Whitaker and other St. John's parishioners had first gathered in members' homes to pray about what they perceived as a congregation following two theologies.

"What we saw was a gradual drift away from a Christianity that was centered on what God has revealed of himself through the Bible and became centered really on what suited the culture," she said. "We wanted to maintain a theology that was rooted in what God said and not what man said was convenient."

They asked Winks to serve as their pastor. Winks had attended a conservative seminary in Pittsburgh and, after he was ordained a deacon, moved to Maryland to pursue campus ministry. But to practice here, he needed a license from the bishop of Maryland, Robert W. Ihloff, who is now retired.

Winks, 42, said he met with then-Bishop Suffragan John L. Rabb but was denied.

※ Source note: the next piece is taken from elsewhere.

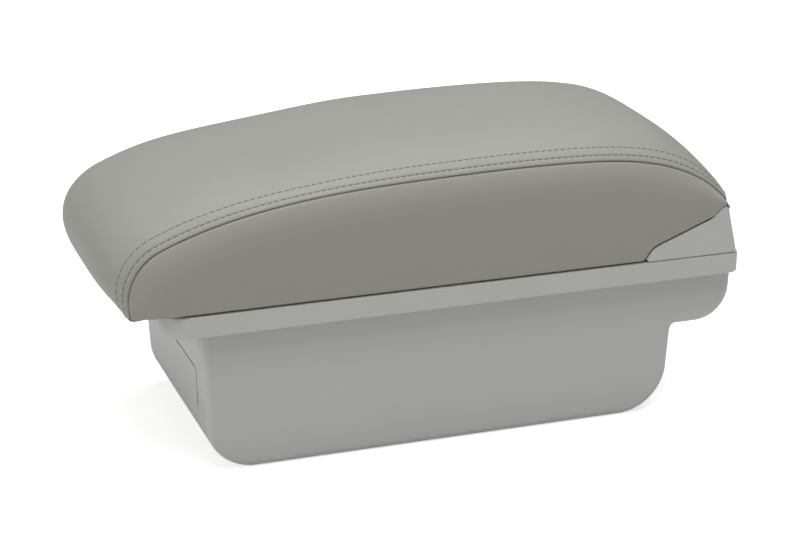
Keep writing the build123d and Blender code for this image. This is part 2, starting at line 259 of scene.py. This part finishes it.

Through a spokeswoman, Rabb declined to comment on the Church of the Resurrection because it is not part of the Episcopal Diocese of Maryland.

"Our action was based on his unwillingness to work under the direction of our Campus Ministry Board, and we were not impressed with his credentials; obviously our judgment has proven sound," Ihloff and Rabb wrote in a 2005 letter to clergy about Winks' ordination. The letter was posted on a conservative Episcopal blog.

Pittsburgh's Episcopal Bishop Robert Duncan then orchestrated Winks' affiliation with the Diocese of Chile; the priest's ordination took place at a 2005 meeting of groups affiliated with orthodox Anglican groups.

Winks attended two clergy retreats in Chile; he and a Resurrection church representative traveled there last year to attend its diocesan synod, a meeting of bishops, clergy and laity from the diocese's 100 churches. In addition to opposing ordination of gay people, the Diocese of Chile does not ordain women, though they can preach and teach, Zavala said.

No one is sure how many existing congregations or new churches are associated with Anglican dioceses abroad, mostly in Africa or Latin America, said Kendall Harmon, a canon theologian and moderator of the blog Titusonenine. A 2006 article in The Christian Century described a net loss of 115,000 people from the Episcopal Church, about half because of concerns after Robinson's election.

Some feared the exodus would increase after the installation of Katherine Jefferts Schori, who supports the right of dioceses to bless gay unions, as presiding bishop of the Episcopal Church in the United States.

What Harmon describes as the Anglican diaspora began in 2000, with the formation of the Anglican Mission in America. Emmaus Anglican Church, which meets in Catonsville, is a member of that organization, affiliated with the Diocese of Rwanda, according to its pastor, the Rev. Steven R. Randall.

Resurrection is part of the Anglican Communion Network, led by Duncan.

Leaders of the Anglican Communion issued the Windsor Report in 2004, calling for churches to stop blessing gay unions and not to approve of any other noncelibate gay bishops.

It also asked Anglican bishops to stop bringing U.S. churches under their foreign authority.

Primates of the Anglican Communion have proposed creating a panel of international bishops to oversee those dioceses and parishes that do not feel supported by Episcopal leadership.

But some American bishops say that would violate church canons by giving foreign bishops authority over those in the United States.

Zavala said after yesterday's service at Rainbow Hill that he hoped the problems could be resolved before or during next year's Lambeth Conference, a meeting of worldwide bishops held in England every 10 years.

The health of the Episcopal Church is a concern of entire church, he said, adding a saying: "When the United States is coughing, the world will get a flu."